米NY市混雑税の現状―6ヶ月経過― |
[ Editor’s Column ITS/CASE&MaaS ITS海外情報 他都市のまちづくり 政策動向 ] 2025年7月15日 |
2025年1月5日NY市マンハッタン60丁目以南区に混雑税が導入されて6ヶ月が経過した。(NY市渋滞税)連邦政府DOTの実質的停止命令とそれに対する州政府の指し止め請求を経て今日まで実施されている。6ヶ月間の主な出来事を表1に示す。
<表1:6ヶ月間の主な出来事>
混雑税に対する効果や意識調査も行われている。渋滞・大気汚染・車の走行速度・混雑税収などの効果、NY市5地区・周辺住民の意識調査が発表さているがほぼ想定通りで特に目新しいことはない。

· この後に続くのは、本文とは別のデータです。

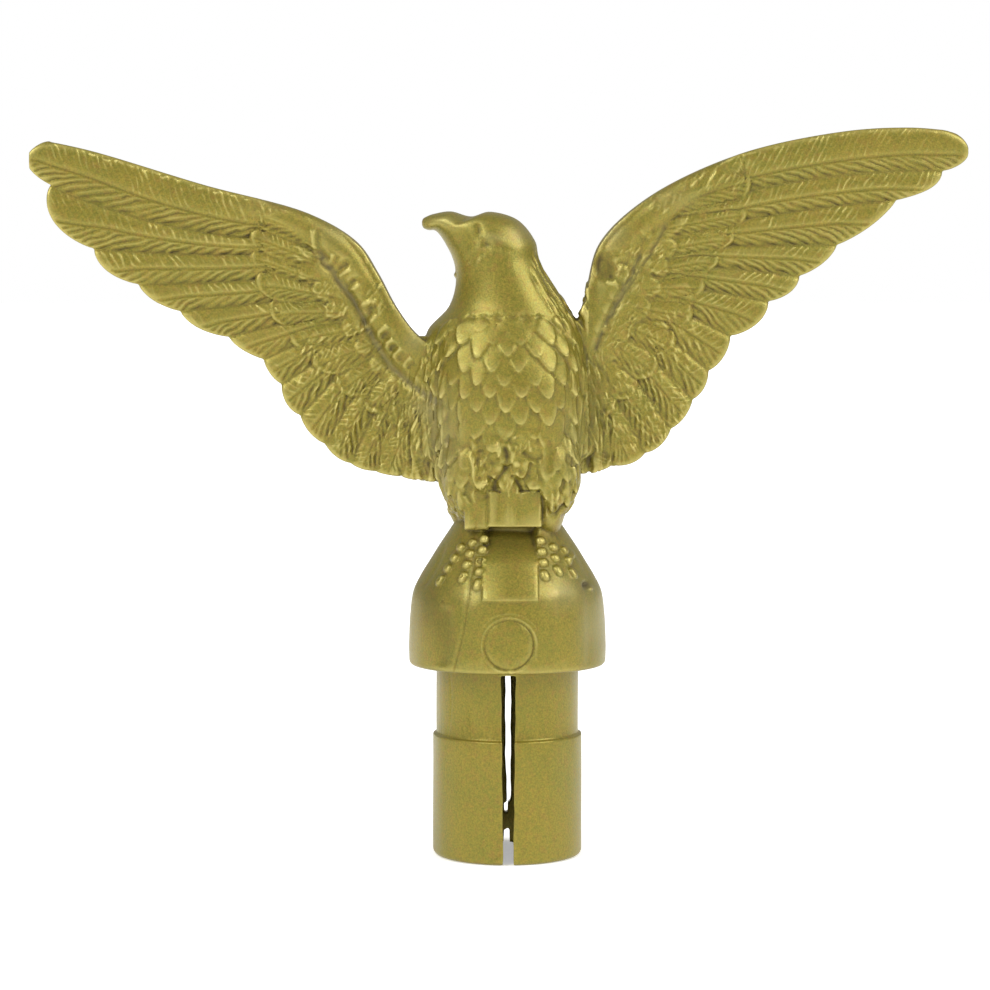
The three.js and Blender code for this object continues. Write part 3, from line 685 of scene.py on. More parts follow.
# ends a tree in one copy of a shape on every point, turned and
# stretched by the point's own directions and size
def layOnPoints(tree, source, shape):
    add = partial(addNode, tree)
    facing, lie, size = (add("GeometryNodeInputNamedAttribute", asVector, [name])
                         for name in ("facing", "lie", "size"))
    turn = add("FunctionNodeAxesToRotation", {"primary_axis": "Z", "secondary_axis": "Y"}, [facing, lie])
    laid = add("GeometryNodeInstanceOnPoints", None,
               {"Points": source["Geometry"], "Instance": shape, "Rotation": turn, "Scale": size})
    return closeTree(tree, source, laid)


# a tree that lays one kite-shaped scale on every point
def makeScaleTree():
    tree, source = newTree("scalesOnPoints", {
        "Tip From": 0.3, "Point": 1.7, "Sharpness": 0.6, "Dome": 0.45, "Rim": 0.12, "Columns": 15,
        "Rows": 21})
    add = partial(addNode, tree)
    block = add("GeometryNodeMeshCube", None, {"Size": (1, 1, 1), "Vertices X": source["Columns"],
                                               "Vertices Y": source["Rows"], "Vertices Z": 2})
    x, y, z = add(split, None, [add("GeometryNodeInputPosition")]).outputs
    tip = add(ranged, None, [add(maths, minus, [0.5, y]), source["Tip From"], 1, 0, 1])
    left = add(maths, {**minus, "use_clamp": True}, [1, add(maths, power, [tip, source["Point"]])])
    wide = add(maths, times, [x, add(maths, power, [left, source["Sharpness"]])])
    wide = add(maths, times, [wide, add(ranged, softly, [y, 0.1, 0.5, 1, 0.3])])
    edge = add(maths, largest, [add(maths, size0, [add(maths, times, [x, 2])]), tip])
    bowed = add(maths, times, [add(maths, minus, [1, add(maths, times, [edge, edge])]), source["Dome"]])
    rim = add(ranged, softly, [edge, 0.7, 0.88, 0, source["Rim"]])
    onTop = add(maths, above, [z, 0])
    raised = add(maths, timesPlus, [add(maths, plus, [bowed, rim]), onTop, z])
    shield = add("GeometryNodeSetPosition", None,
                 {"Geometry": block, "Position": add(combine, None, [wide, y, raised])})
    return layOnPoints(tree, source, shield)


scaleTree = makeScaleTree()


# points for instances: where each one's middle sits, the way it faces, the way up it lies, and its size
def pointsFor(name, rows):
    columns = [np.array(column) for column in zip(*rows)]
    points = asObject(name, columns[0])
    for label, values in zip(("facing", "lie", "size"), columns[1:]):
        setAttribute(points.data, label, values)
    return points


# one scale on the skin: hinged at its upper end, so that the lower tip stands clear
def layScale(here, facing, turn, lift, wide, long, thick):
    up = np.array([0, 0, 1.0]) - facing * facing[2]
    up /= np.linalg.norm(up)
    up = up * math.cos(turn) + np.cross(up, facing) * math.sin(turn)
    lifted = facing * math.cos(lift) + up * math.sin(lift)
    return here, lifted, up * math.cos(lift) - facing * math.sin(lift), (wide, long, thick)


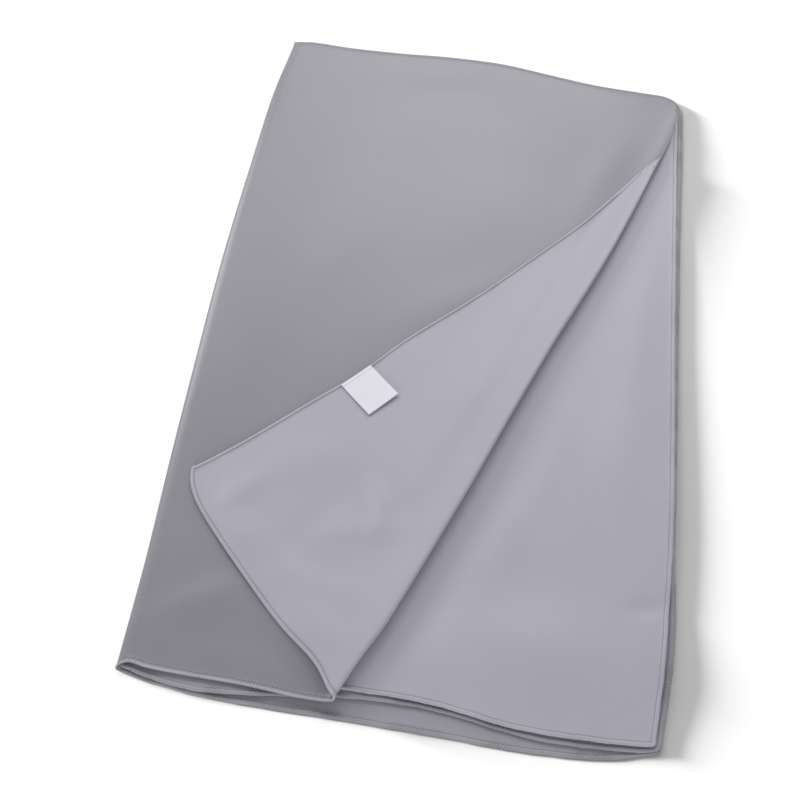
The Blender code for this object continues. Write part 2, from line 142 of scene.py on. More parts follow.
@dataclass(frozen=True)
class Roll:
    """The roll at one place along the length: its outermost line, height, and share of the turn."""
    y: float
    x: float
    height: float
    turned: float


@dataclass(frozen=True)
class Turn:
    """A point of the roll's section, out from its outermost line and up, as shares of its height."""
    out: float
    up: float


@dataclass(frozen=True)
class Hem:
    """A point that a turned-back hem passes, seen from above."""
    x: float
    y: float


@dataclass(frozen=True)
class HemStep:
    """A point of the rolled hem's section: its inset as a share of the hem's width, and its thickness."""
    inset: float
    thickness: float


@dataclass(frozen=True)
class Swell:
    """A soft rise or hollow: middle, half length, half width, direction from +X in degrees, height, bow."""
    x: float
    y: float
    length: float
    width: float
    direction: float
    height: float
    bow: float = 0.0


# The layers' edges, from the bottom of the packet to its top
SIDES = (
    Side(-0.440, -0.270, 0.268, 0.266, 0.260),
    Side(-0.330, -0.271, 0.279, 0.276, 0.268),
    Side(-0.215, -0.275, 0.277, 0.275, 0.272),
    Side(-0.100, -0.278, 0.276, 0.273, 0.271),
    Side(0.055, -0.281, 0.274, 0.271, 0.268),
    Side(0.230, -0.279, 0.272, 0.269, 0.265),
    Side(0.345, -0.276, 0.272, 0.268, 0.263),
    Side(0.435, -0.268, 0.270, 0.266, 0.262),
)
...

周辺地区からマンハッタン地区に流入している自動車ドライバーは"手厚い補助"(表2-3)が行われており意外と反対が少ない。
<表2:意識調査>
<表3:自動車ドライバーは"手厚い補助">
このままだと、シンガポール、ロンドン、ストックホルムに続きNYも継続される可能性が大きい。
混雑税をめぐる連邦政府とNY州の対立は公式見解とは別に、共和党と民主党の都市政策等に関する違いに根ざしていると言える。
連符政府の反対の公式見解は、以下のようなものである。
①「地方経済に打撃を与える」 → 郊外(サバーブ)やアップステート(ニューヨーク州北部)などから通勤する中間層にとって、追加の経済負担になる。
②「不公平な都市税」 → マンハッタン区民が優遇され、周辺地域住民が一方的に損を被る構造だと主張。
③「連邦高速道路法違反」 → 高速道路連結部分(例:FDRドライブなど)に間接的な課金影響が及ぶとし、連邦道路法(Federal Aid Highway Act)との抵触を指摘。
しかし。政治的"本音"は以下のようなものと言われている。
① 都市 vs 郊外の対立構図の活用、② 民主党の政策つぶし、③ 環境政策への否定的立場、④ 財政的独立・州権主義の逆説的主張、⑤ 2026年中間選挙を見据えた郊外重視戦略
連邦裁判所は12月に結審予定である。しかし、その後も紆余曲折が予定される。